1 . 5. Inch white twisters seem to work very well too


----------



## chadwimc

Adams Lake is a mud hole right now. Almost chocolate milk color. Was there for several hours. Not one bite. Did not see one fish caught...


----------



## garhtr

chadwimc said:


> Adams Lake is a mud hole right now.


Thanks for the update.
Looks like some more precipitation in the forecast also --- yuk !
On a positive note, Rush run should be good to go Friday.
Good luck and good fishing


----------



## EdY

I was at the Rush Run stocking today. I got there around 8:30 and the easily-accessible shoreline was already pretty full. The fish truck showed up around 11:15... about an hour after the first decent rainfall. The air temperature wasn't too bad but the continual wind and rain got old. It rained fairly hard a few times. Hardly anyone was catching. I'd be shocked if 100 fish were caught all day... probably more like 50. I left a little after 4:00, so I was there nearly all day.

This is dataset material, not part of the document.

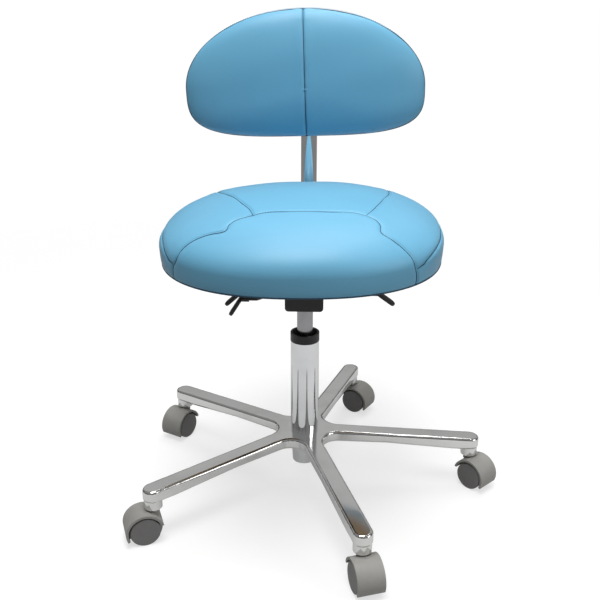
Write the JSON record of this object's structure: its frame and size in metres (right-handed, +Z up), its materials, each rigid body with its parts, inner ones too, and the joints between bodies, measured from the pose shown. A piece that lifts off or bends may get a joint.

If I had to guess, I'd say 75% were caught on the bottom and 25% were caught on popeyes under floats. My only one was on a chartreuse popeye, tipped with a wax worm, under a float.

A handful of folks, including me, threw spinners & spoons but I didn't see anyone have any luck with them.

I'll avoid the weekend crowd and will probably try again next week.


----------



## Randall

EdY...was the water clear or at least somewhat clear?


----------



## dcool

An old timer once told me to fish on the bottom using corn for stocked trout. I have tried this, and it does work. I myself prefer to use rooster tail spinners, and have had a lot of luck with them.


----------



## EdY

Randall said:


> EdY...was the water clear or at least somewhat clear?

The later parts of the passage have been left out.